[Exercise brief]
Every line from the one with "Recreate this object" to the one with "wasm.setup();", including those two, is to be copied exactly; all other lines of the entries below are left out.

[Stored records]
______

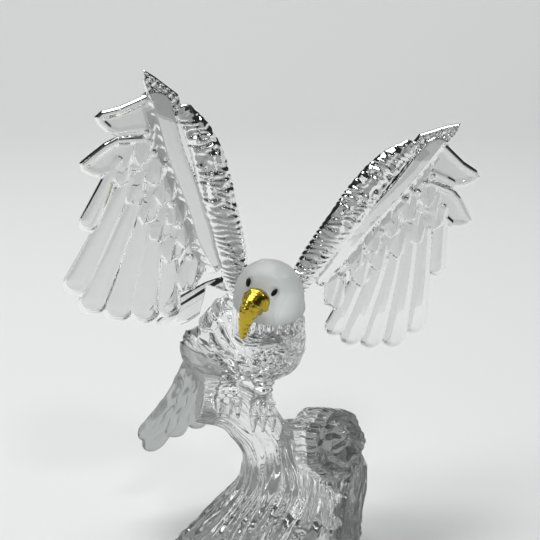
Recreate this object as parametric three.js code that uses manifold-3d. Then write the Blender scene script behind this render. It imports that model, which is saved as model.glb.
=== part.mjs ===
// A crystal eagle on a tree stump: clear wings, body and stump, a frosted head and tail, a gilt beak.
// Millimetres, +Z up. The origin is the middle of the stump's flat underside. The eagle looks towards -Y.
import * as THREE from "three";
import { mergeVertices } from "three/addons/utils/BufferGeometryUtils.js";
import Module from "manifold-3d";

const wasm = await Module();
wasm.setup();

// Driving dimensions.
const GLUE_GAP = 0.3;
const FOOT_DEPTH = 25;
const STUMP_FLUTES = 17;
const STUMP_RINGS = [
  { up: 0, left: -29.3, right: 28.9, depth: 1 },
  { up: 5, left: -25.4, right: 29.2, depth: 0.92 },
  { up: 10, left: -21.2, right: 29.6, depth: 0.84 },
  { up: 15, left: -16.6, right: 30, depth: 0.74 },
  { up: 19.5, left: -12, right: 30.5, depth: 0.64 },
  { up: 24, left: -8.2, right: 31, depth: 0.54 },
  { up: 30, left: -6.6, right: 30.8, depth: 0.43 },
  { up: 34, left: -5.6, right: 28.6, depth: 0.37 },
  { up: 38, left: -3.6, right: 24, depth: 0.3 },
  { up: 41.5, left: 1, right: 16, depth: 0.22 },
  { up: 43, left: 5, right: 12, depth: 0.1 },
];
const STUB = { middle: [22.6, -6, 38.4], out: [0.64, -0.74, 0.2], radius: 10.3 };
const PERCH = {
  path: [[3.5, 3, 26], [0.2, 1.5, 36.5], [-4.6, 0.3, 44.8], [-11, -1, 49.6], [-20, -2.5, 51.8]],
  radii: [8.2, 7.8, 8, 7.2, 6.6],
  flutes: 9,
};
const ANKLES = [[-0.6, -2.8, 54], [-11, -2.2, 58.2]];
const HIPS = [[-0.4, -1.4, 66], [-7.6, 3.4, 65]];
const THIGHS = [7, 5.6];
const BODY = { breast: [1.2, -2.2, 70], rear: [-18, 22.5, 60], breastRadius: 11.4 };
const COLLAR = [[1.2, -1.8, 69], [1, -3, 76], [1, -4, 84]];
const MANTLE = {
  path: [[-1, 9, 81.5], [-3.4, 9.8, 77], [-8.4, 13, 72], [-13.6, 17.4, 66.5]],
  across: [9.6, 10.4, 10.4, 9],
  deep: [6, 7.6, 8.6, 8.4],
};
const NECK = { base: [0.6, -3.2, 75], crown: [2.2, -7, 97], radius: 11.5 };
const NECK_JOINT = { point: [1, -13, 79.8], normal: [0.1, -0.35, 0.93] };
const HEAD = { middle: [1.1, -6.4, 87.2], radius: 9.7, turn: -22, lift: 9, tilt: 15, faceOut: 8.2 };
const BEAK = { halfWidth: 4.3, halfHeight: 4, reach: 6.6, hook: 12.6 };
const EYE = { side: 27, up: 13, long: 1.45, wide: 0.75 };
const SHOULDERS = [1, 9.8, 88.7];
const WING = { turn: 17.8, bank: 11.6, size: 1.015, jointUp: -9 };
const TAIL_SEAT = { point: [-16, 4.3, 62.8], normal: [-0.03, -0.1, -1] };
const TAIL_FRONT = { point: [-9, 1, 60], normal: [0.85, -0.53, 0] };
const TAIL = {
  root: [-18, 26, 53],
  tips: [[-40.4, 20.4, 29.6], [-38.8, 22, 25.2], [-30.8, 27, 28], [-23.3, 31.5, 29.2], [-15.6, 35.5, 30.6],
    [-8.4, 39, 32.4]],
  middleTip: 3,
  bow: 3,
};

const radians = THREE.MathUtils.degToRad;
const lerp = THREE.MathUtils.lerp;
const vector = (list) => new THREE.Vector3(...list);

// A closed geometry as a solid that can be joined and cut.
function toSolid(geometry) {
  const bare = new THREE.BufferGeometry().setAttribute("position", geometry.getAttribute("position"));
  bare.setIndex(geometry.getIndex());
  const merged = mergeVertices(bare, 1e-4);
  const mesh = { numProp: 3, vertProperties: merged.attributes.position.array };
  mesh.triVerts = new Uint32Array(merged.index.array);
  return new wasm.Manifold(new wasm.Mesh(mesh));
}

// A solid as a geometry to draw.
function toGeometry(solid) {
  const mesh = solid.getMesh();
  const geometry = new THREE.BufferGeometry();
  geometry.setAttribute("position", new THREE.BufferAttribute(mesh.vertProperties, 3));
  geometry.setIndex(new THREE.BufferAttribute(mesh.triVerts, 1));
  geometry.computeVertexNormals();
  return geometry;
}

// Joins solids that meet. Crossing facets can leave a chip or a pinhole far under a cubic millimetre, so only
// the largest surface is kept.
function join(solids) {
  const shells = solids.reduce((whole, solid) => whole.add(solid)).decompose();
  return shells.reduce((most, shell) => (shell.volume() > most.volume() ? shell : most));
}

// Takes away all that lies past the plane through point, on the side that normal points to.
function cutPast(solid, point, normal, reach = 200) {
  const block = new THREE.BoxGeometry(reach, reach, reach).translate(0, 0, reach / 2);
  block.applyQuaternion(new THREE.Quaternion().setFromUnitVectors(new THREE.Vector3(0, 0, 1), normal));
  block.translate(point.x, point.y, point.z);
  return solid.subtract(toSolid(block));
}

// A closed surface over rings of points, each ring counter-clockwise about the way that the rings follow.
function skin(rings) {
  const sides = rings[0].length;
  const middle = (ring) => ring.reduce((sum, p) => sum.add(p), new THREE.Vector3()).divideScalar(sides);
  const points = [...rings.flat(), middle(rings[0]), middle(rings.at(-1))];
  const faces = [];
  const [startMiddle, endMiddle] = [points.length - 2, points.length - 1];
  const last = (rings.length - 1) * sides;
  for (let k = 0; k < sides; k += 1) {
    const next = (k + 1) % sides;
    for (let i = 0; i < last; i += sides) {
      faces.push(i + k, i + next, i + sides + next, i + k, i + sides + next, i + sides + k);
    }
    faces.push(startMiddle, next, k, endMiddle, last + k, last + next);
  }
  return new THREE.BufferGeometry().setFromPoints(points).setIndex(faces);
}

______

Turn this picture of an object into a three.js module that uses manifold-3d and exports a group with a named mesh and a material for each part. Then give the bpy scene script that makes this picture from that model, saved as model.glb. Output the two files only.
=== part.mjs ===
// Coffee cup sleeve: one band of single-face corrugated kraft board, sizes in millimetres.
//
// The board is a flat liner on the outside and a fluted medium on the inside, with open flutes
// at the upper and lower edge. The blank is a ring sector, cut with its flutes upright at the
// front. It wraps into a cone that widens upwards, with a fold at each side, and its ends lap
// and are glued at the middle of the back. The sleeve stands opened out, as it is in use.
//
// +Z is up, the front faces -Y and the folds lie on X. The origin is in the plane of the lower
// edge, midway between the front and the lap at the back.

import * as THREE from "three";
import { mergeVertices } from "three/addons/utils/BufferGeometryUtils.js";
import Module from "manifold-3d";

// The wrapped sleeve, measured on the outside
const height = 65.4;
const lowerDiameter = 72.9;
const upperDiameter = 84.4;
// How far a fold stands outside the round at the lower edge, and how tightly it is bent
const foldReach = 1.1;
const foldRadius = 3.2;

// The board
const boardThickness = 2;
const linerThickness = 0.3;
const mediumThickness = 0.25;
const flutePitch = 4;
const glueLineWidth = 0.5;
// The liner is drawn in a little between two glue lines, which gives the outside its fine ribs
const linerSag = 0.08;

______

[Exercise solution]
Recreate this object as parametric three.js code that uses manifold-3d. Then write the Blender scene script behind this render. It imports that model, which is saved as model.glb.
=== part.mjs ===
// A crystal eagle on a tree stump: clear wings, body and stump, a frosted head and tail, a gilt beak.
// Millimetres, +Z up. The origin is the middle of the stump's flat underside. The eagle looks towards -Y.
import * as THREE from "three";
import { mergeVertices } from "three/addons/utils/BufferGeometryUtils.js";
import Module from "manifold-3d";

const wasm = await Module();
wasm.setup();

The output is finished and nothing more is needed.